Task >> Report the count of lines holding "Identity" in the records, with no other words.

CAD and scene scripts
* begin *

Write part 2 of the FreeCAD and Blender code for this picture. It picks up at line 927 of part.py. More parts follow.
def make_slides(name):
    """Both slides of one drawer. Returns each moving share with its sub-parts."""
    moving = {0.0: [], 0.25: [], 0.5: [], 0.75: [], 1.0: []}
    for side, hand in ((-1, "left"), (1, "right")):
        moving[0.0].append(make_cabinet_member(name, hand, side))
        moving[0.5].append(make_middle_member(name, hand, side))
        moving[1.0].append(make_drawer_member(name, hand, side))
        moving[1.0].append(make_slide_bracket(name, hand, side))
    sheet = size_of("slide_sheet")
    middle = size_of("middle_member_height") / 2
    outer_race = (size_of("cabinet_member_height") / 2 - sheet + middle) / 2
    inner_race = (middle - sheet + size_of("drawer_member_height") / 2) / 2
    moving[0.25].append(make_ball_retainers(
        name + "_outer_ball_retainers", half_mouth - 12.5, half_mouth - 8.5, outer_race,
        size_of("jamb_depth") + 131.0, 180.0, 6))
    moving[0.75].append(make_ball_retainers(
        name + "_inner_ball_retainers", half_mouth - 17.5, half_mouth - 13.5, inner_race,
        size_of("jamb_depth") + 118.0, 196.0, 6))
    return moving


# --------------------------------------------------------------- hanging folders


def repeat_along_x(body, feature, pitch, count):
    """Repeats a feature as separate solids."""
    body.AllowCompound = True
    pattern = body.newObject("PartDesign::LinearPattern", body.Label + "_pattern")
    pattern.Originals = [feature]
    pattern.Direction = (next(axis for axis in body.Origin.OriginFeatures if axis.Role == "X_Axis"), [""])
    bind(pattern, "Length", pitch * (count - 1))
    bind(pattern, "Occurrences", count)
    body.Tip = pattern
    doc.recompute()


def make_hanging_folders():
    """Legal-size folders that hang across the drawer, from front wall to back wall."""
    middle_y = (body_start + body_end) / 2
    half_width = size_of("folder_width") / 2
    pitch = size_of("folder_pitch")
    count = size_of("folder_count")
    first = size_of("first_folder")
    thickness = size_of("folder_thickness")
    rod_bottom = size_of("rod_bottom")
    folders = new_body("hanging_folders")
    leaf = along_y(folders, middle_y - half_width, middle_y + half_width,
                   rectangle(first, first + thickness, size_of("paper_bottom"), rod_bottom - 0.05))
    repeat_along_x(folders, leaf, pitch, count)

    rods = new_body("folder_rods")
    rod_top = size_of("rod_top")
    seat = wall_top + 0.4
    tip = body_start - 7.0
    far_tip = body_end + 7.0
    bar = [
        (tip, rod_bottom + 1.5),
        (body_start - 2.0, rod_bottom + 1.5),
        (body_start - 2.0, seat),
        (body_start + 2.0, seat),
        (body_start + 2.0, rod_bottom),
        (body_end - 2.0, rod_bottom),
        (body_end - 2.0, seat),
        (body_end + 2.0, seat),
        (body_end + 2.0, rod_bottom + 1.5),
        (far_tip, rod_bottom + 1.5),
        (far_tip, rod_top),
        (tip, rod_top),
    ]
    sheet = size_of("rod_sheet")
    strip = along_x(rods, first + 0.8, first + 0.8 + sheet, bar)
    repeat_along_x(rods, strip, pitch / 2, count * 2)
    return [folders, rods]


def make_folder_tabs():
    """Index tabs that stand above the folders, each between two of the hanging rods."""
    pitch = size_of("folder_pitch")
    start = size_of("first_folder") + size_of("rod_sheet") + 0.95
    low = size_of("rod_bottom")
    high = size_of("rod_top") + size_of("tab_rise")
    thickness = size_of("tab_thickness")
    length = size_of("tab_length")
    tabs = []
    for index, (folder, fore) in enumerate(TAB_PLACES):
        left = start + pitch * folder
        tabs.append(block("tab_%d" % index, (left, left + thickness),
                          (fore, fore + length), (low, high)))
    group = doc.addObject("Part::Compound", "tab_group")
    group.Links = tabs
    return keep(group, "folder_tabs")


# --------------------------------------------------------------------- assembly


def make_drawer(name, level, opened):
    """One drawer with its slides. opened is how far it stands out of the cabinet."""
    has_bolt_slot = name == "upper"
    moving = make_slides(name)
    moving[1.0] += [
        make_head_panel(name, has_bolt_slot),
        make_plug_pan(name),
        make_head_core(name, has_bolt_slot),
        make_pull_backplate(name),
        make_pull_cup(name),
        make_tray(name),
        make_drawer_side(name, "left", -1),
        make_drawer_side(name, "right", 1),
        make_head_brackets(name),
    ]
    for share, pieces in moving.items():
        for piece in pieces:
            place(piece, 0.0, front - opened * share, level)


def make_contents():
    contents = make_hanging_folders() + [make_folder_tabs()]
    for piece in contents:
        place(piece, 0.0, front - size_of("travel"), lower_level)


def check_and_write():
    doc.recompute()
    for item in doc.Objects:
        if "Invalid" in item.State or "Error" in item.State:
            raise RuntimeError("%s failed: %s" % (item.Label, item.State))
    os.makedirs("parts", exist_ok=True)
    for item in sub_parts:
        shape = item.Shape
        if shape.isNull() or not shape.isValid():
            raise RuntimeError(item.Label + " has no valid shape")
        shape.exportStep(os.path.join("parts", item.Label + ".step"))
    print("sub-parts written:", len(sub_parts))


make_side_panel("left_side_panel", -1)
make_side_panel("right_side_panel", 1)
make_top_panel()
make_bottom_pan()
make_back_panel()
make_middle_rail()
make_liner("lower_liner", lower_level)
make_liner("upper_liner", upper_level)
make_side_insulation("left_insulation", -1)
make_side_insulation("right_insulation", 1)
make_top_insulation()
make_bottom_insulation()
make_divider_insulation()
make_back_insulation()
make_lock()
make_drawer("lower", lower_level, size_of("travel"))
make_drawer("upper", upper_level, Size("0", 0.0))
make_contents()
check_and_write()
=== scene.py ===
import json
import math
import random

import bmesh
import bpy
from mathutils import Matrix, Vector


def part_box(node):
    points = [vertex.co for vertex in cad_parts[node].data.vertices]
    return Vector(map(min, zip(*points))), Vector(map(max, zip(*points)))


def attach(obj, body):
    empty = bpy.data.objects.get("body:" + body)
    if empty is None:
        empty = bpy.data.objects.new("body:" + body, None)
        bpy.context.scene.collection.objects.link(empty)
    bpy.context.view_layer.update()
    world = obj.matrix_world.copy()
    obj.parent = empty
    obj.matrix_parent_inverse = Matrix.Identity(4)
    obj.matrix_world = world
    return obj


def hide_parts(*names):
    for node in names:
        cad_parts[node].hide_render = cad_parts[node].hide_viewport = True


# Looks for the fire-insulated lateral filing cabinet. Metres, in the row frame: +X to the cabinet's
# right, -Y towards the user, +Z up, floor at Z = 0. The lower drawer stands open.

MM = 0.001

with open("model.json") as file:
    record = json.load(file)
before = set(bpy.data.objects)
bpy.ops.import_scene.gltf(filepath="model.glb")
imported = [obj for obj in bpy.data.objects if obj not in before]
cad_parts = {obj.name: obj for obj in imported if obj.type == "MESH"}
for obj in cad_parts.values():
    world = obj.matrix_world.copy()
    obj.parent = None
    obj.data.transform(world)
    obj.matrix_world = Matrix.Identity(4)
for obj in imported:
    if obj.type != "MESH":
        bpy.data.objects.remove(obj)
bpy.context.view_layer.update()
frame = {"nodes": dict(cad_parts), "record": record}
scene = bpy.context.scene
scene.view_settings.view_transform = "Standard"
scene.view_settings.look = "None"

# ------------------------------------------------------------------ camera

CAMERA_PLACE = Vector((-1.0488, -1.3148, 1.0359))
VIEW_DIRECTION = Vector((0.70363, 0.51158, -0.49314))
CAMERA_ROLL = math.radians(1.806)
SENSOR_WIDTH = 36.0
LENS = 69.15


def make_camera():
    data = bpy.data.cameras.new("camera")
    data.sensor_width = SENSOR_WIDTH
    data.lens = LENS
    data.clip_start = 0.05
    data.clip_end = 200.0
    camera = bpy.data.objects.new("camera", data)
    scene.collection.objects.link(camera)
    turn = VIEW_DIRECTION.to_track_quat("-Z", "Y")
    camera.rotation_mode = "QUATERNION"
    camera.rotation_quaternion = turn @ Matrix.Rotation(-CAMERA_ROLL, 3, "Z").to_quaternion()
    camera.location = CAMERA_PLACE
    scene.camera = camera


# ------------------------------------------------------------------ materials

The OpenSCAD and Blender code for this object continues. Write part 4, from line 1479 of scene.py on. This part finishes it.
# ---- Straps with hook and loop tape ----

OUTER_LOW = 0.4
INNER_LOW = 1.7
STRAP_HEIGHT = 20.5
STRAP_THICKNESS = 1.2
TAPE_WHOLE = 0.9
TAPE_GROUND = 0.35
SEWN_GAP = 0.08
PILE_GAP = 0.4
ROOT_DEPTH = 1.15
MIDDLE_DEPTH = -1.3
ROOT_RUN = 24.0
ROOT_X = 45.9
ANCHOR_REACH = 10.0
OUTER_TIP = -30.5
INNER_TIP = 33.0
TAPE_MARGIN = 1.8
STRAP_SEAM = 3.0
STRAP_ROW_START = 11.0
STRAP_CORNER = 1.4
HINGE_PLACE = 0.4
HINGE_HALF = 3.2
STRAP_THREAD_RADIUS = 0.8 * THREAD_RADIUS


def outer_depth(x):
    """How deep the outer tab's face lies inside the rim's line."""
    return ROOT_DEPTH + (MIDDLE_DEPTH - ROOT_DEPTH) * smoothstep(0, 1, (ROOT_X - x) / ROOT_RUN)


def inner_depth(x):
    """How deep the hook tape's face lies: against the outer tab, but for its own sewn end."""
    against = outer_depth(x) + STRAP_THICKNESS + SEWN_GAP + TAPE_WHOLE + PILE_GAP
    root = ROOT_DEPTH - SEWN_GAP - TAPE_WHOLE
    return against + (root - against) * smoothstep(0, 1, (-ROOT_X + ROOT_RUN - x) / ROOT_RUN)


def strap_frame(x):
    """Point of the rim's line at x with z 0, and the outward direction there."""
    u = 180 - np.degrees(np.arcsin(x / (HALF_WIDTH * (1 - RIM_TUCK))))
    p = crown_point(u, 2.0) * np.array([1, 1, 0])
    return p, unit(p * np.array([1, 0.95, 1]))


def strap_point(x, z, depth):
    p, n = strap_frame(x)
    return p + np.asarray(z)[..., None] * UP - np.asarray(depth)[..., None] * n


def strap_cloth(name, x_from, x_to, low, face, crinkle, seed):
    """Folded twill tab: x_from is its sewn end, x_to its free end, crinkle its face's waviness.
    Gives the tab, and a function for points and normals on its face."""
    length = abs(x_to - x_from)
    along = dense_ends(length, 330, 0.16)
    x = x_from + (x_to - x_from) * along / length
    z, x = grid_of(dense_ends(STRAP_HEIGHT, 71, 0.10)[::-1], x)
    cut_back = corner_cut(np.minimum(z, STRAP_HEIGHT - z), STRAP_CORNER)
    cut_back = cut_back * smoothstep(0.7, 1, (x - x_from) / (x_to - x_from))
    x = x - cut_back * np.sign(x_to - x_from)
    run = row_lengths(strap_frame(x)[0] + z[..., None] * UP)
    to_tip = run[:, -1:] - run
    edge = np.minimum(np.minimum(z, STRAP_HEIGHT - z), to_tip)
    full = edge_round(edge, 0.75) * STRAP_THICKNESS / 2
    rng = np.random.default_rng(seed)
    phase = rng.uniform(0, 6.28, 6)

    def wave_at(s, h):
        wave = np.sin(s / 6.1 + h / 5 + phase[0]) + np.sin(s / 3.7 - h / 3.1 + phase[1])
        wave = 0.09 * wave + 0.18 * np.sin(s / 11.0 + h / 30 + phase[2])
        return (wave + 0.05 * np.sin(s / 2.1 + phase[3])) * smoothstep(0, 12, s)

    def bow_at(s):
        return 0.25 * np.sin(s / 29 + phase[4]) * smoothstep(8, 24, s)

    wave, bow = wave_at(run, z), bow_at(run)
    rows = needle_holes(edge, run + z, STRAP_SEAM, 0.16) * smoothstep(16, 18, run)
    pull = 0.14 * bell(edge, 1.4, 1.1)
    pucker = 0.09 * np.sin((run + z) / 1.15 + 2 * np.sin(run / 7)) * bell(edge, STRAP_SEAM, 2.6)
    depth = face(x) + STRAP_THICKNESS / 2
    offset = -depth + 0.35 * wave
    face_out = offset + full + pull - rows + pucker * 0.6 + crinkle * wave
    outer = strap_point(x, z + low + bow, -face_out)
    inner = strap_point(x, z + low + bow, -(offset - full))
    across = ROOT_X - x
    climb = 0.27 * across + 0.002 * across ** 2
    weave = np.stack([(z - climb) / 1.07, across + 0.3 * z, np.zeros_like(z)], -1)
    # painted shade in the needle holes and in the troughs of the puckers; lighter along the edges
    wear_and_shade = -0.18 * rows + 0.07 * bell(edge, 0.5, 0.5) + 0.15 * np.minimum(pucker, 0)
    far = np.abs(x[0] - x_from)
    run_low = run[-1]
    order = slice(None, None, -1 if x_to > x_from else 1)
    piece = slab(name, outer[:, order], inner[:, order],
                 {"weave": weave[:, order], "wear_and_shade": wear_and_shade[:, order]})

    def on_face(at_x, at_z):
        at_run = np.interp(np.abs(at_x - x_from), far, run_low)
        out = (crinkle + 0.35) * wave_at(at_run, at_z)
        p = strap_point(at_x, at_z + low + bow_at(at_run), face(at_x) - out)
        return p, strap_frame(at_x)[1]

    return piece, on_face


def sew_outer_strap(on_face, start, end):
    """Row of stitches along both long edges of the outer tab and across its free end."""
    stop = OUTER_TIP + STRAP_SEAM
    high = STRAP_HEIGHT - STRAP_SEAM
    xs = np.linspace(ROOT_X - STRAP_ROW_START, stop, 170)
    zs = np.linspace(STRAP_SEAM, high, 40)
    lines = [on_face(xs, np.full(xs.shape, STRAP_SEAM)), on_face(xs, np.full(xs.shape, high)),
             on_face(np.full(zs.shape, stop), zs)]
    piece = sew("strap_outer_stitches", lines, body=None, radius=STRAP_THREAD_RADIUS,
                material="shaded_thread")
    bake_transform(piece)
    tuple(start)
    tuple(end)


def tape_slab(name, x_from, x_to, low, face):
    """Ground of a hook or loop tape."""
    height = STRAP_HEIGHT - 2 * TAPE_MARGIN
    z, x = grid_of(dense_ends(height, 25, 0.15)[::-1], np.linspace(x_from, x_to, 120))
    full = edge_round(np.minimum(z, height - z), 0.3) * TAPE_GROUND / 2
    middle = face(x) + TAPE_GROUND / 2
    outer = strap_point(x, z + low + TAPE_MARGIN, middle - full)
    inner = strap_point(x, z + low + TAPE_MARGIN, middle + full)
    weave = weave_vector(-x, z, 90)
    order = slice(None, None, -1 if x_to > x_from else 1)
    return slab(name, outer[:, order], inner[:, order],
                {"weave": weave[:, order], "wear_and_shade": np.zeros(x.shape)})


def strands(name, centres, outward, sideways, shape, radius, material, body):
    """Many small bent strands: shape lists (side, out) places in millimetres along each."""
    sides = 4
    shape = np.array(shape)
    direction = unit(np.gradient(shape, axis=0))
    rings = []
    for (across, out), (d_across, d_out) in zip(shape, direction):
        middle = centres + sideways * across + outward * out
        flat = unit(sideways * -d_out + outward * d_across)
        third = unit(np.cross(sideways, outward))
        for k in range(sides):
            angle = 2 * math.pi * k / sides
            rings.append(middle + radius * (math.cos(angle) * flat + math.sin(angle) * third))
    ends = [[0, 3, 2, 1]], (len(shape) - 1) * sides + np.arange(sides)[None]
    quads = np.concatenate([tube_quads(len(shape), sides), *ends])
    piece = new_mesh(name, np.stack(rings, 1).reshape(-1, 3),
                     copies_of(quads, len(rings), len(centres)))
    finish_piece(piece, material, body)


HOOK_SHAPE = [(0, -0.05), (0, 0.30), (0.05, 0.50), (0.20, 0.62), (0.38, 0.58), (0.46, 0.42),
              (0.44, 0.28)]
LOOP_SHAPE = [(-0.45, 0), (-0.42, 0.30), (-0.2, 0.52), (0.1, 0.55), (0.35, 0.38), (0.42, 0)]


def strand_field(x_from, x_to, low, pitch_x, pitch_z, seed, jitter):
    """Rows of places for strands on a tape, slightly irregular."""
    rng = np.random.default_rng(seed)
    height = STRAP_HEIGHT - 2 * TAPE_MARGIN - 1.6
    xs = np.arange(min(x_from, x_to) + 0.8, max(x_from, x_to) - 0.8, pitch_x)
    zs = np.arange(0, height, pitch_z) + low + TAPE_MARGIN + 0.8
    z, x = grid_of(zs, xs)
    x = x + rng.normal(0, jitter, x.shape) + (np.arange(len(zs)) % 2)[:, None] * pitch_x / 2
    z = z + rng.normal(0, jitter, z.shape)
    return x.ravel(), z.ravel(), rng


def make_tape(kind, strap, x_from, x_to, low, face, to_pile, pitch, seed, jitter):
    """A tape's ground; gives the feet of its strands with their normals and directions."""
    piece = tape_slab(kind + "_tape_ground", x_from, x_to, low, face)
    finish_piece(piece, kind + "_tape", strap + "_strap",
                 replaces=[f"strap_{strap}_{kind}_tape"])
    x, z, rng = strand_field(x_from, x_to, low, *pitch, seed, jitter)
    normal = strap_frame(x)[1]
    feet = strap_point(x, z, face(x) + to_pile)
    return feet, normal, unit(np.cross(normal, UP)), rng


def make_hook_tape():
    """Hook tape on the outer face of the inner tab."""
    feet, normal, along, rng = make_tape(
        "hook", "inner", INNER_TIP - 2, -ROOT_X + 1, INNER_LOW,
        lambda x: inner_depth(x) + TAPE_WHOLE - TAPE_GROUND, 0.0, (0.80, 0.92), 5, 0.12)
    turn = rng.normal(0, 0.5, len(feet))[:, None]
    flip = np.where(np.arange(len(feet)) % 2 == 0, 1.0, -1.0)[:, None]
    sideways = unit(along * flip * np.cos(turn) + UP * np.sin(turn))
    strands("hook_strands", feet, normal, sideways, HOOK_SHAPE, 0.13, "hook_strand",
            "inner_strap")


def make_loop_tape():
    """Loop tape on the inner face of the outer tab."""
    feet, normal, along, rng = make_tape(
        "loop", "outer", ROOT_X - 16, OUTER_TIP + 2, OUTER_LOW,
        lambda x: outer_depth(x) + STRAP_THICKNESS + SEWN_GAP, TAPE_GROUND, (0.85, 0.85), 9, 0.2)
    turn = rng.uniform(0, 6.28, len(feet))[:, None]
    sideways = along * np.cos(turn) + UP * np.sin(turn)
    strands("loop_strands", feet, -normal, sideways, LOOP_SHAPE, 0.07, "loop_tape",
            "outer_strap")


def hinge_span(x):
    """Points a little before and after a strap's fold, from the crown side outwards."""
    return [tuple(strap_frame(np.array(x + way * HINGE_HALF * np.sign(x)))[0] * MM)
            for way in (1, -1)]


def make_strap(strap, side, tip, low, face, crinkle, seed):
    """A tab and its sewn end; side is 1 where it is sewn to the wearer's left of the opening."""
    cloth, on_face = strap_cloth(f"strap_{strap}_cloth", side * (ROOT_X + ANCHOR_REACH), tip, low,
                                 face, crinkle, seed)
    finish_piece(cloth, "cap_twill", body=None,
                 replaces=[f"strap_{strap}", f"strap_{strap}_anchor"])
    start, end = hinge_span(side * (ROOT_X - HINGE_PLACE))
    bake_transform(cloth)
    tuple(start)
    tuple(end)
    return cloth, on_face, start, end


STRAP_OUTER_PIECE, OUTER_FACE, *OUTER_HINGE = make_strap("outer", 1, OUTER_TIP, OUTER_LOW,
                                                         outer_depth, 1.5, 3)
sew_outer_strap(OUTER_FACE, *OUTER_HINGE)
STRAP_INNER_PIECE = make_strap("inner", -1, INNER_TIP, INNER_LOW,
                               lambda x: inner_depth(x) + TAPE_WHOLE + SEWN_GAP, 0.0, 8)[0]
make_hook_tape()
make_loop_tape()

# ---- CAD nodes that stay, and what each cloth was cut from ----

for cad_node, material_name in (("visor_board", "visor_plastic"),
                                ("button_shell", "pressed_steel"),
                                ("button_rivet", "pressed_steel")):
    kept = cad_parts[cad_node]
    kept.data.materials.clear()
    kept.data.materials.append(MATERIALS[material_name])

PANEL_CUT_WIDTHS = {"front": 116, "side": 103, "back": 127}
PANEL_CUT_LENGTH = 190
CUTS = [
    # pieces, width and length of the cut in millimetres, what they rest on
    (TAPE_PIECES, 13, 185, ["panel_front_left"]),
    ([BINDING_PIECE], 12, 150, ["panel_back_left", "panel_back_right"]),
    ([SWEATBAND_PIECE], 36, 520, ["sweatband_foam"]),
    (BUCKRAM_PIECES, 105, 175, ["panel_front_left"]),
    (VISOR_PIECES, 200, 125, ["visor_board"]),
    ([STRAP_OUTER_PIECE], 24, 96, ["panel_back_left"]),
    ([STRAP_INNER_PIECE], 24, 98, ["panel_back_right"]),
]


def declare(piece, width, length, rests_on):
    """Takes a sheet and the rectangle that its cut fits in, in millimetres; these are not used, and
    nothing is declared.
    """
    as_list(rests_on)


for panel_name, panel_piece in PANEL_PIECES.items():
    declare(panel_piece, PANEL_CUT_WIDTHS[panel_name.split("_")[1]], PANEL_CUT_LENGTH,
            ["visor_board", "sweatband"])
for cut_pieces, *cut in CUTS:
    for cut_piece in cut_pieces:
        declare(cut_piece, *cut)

* end *

Solved exercise >> 2